SBI Research forecasts India's GDP to grow over 7% in Q3 & Q4, projecting 7.6% for FY26, as RBI cuts rates and revises inflation lower.

"We expect more than 7 per cent Q3FY26 and Q4FY26 GDP growth with full year growth of 7.6 per cent - SBI Research"

New Delhi, Dec 5

After witnessing a robust 7.8 per cent and 8.2 per cent gross domestic product (GDP) growth rate in first quarter and second quarter, respectively, of the current financial year (FY26), India to grow at a rate of over 7 per cent in the remaining two quarters (Q3 and Q4), and the overall FY26 growth is projected at 7.6 per cent, SBI Research said in note on Friday.

"After GST rationalisation, amid festive spending, rural demand remained robust and urban demand is recovering. We expect more than 7 per cent Q3FY26 and Q4FY26 GDP growth with full year growth of 7.6 per cent," SBI Research noted.

Earlier on Friday, considering continued lower food inflation, with higher kharif production, healthy rabi sowing, adequate reservoir levels and conducive soil moisture, the Reserve Bank of India (RBI) reduced the inflation projection for FY26 to 2.0 per cent from the October estimate of 2.6 per cent and February 25 estimate of 4.2 per cent.

The Q1FY27 estimates are now lower by around 100 basis points to 3.9 per cent from 4.9 per cent put out in June 2025. The Q3FY26 estimates at 3.8 per cent now stand at 0.6 per cent as per the new forecast.

"We forecast inflation for FY26 at 1.8 per cent and for FY27 at 3.4 per cent. With such an unprecedented level of downward revisions and further prospects of downward revision looming large, the RBI has kept the door ajar for future rate decisions," SBI Research said.

However, for now, the repo rate at 5.25 per cent will be lower for longer.

The RBI has also revised Real GDP growth for 2025-26, which is projected at 7.3 per cent now. Real GDP growth for Q1 FY2026-27 is projected at 6.7 per cent and for Q2 at 6.8 per cent.

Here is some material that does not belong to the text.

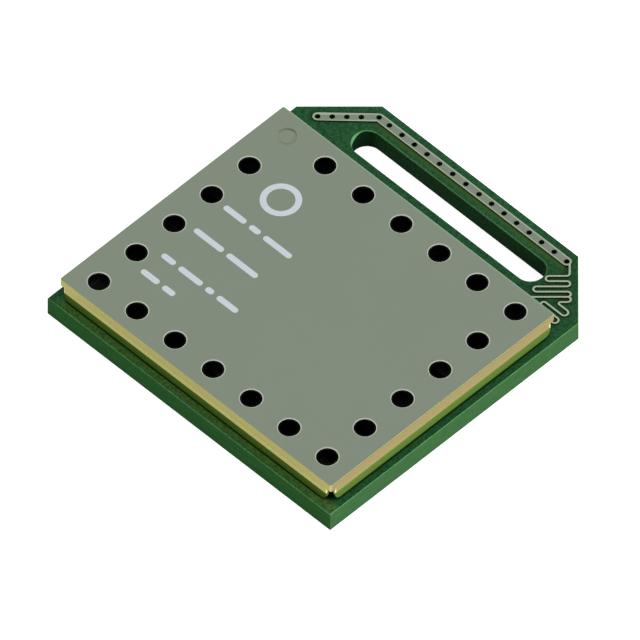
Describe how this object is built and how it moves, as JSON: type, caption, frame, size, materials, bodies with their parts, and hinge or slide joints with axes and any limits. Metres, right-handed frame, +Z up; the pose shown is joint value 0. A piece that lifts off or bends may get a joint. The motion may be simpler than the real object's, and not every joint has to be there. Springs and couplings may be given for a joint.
{
  "type": "cordless voice module",
  "caption": "Flat cordless phone radio module: green board with cut corners, folded shield can with vent holes, etched antenna beside a long slot, solder pads below.",
  "frame": {"origin": "under the middle of the board's outline, on the plane of the solder pads", "axes": "+X along the can's long side, +Y towards the antenna, +Z up out of the lid"},
  "size_m": [0.02, 0.0206, 0.0026],
  "materials": {
    "board": "green solder mask over glass fibre laminate, fine mottle, satin",
    "shield": "matt grey-green plated lid, walls polished to a warm gold mirror",
    "antenna_metal": "matt tinned copper",
    "gold_pads": "thin gold plating, satin",
    "contact_metal": "matt tin plating",
    "package": "black moulding compound, fine matt",
    "grey_ceramic": "fired grey ceramic, matt",
    "tan_ceramic": "fired brown ceramic, matt",
    "ferrite": "dark ferrite, matt"
  },
  "bodies": {
    "root": {"circuit_board": "board", "shield_can": "shield", "can_lands": "contact_metal", "printed_antenna": "antenna_metal", "antenna_back_strip": "antenna_metal", "edge_pads": "gold_pads", "ground_pads": "gold_pads", "radio_chip": "package", "radio_chip_contacts": "contact_metal", "power_amplifier": "package", "power_amplifier_contacts": "contact_metal", "antenna_switch": "package", "antenna_switch_contacts": "contact_metal", "flash_memory": "package", "flash_memory_contacts": "contact_metal", "voltage_regulator": "package", "voltage_regulator_contacts": "contact_metal", "crystal_base": "grey_ceramic", "crystal_lid": "contact_metal", "small_capacitors": "tan_ceramic", "small_capacitor_ends": "contact_metal", "resistors": "package", "resistor_ends": "contact_metal", "matching_inductors": "grey_ceramic", "matching_inductor_ends": "contact_metal", "large_capacitors": "tan_ceramic", "large_capacitor_ends": "contact_metal", "balun": "grey_ceramic", "balun_ends": "contact_metal", "band_filter": "grey_ceramic", "band_filter_ends": "contact_metal", "supply_coil": "ferrite", "supply_coil_ends": "contact_metal"}
  },
  "joints": []
}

However, ongoing tariff and trade policy uncertainties will impact external demand for goods and services.

On Friday only, the RBI MPC has unanimously decided to cut the repo rate by 25 bps to 5.25 per cent. The MPC also continue with the neutral stance. Consequently, the SDF rate shall stand adjusted to 5 per cent and the MSF rate and the Bank Rate to 5.50 per cent.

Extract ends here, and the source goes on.